In the meantime, I'm still here--and still writing. 


Monday, March 30, 2015

Not in the Script

Not in the Script (If Only . . . #3) Amy Finnegan's debut, Not in the Script, is adorable--exactly the kind of YA contemporary romance that I like reading.

Emma Taylor is an actress who unexpectedly shot to success at age 12. Now, at eighteen, a seasoned veteran of Hollywood, she's just signed on to do a TV series--with none other than her long-time Hollywood crush, Brett. But she has a history of falling for guys who turn out to be jerks, so she's determined to avoid any romantic entanglements on set.

Jake Elliot is a reluctant model who took on high-paying gigs to pay for his mom's treatment after her stroke. He's new to acting, but willing to put in his time for the paycheck--and intrigued by Emma Taylor, who proves to be much deeper than he'd expect from your average Hollywood starlet.
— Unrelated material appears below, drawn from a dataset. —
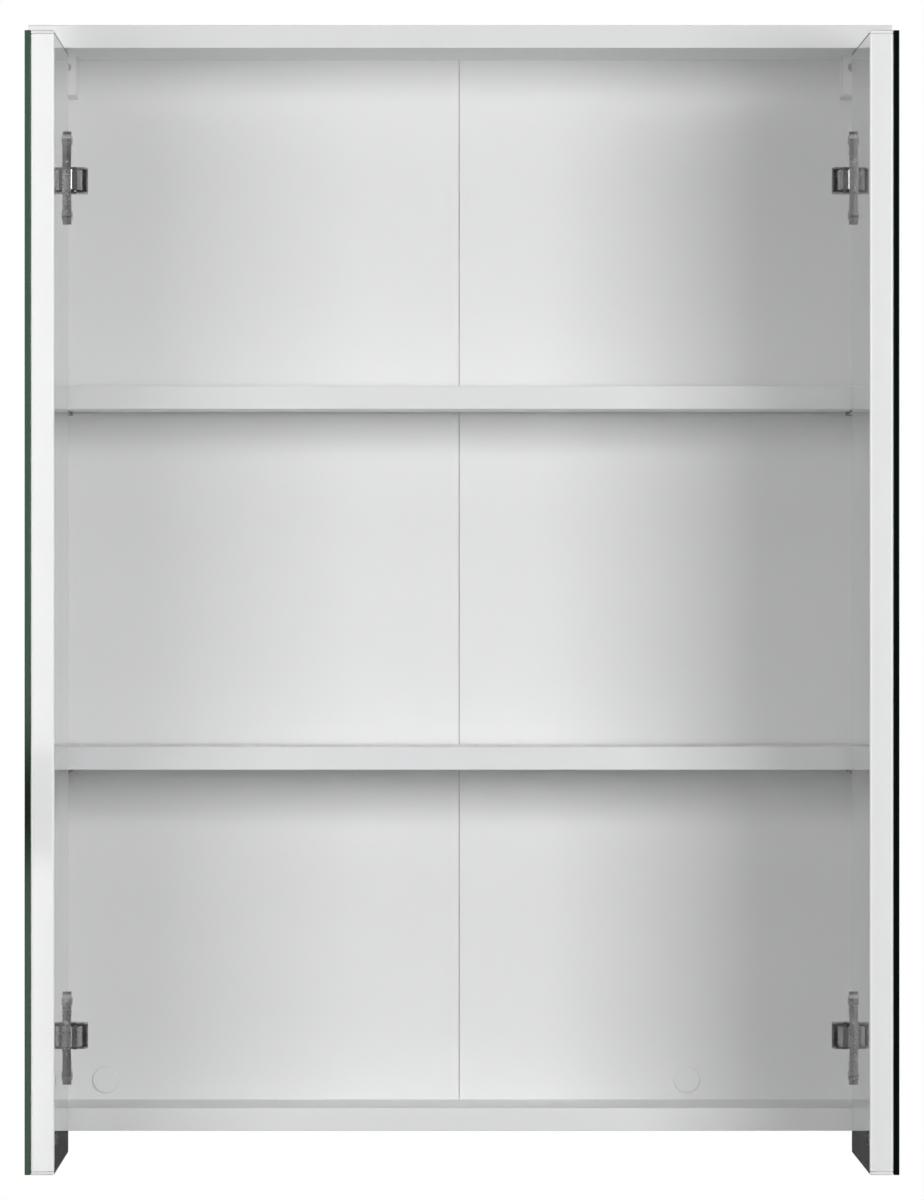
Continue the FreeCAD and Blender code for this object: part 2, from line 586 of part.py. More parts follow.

He also happens to be Emma's best friend's celebrity crush, a little detail that puts a definite cramp in his plans to get to know Emma better.

I thought the book was a fun insider look at a Hollywood set (Finnegan's brother has worked on several such sets, and Finnegan visited several while writing the book). But really, what Finnegan excels at is the slow-burning romance between Emma and Jake. The two are both so likeable--and human--that it's hard not to root for them, despite all the obstacles to their relationship. More than that, the book is clean--I wouldn't hesitate to hand it to any teen (or even pre-teen) that I know.

As a side-note: I met Amy at a recent writer's conference, and she is just as adorable in person as her characters. But as she shared the story about how Not in the Script came to be, I liked the story even more: this wasn't an overnight success. Amy worked on the story for several years before snagging an agent and interested editor.

I love it when authors *and* their characters get the happy endings they deserve!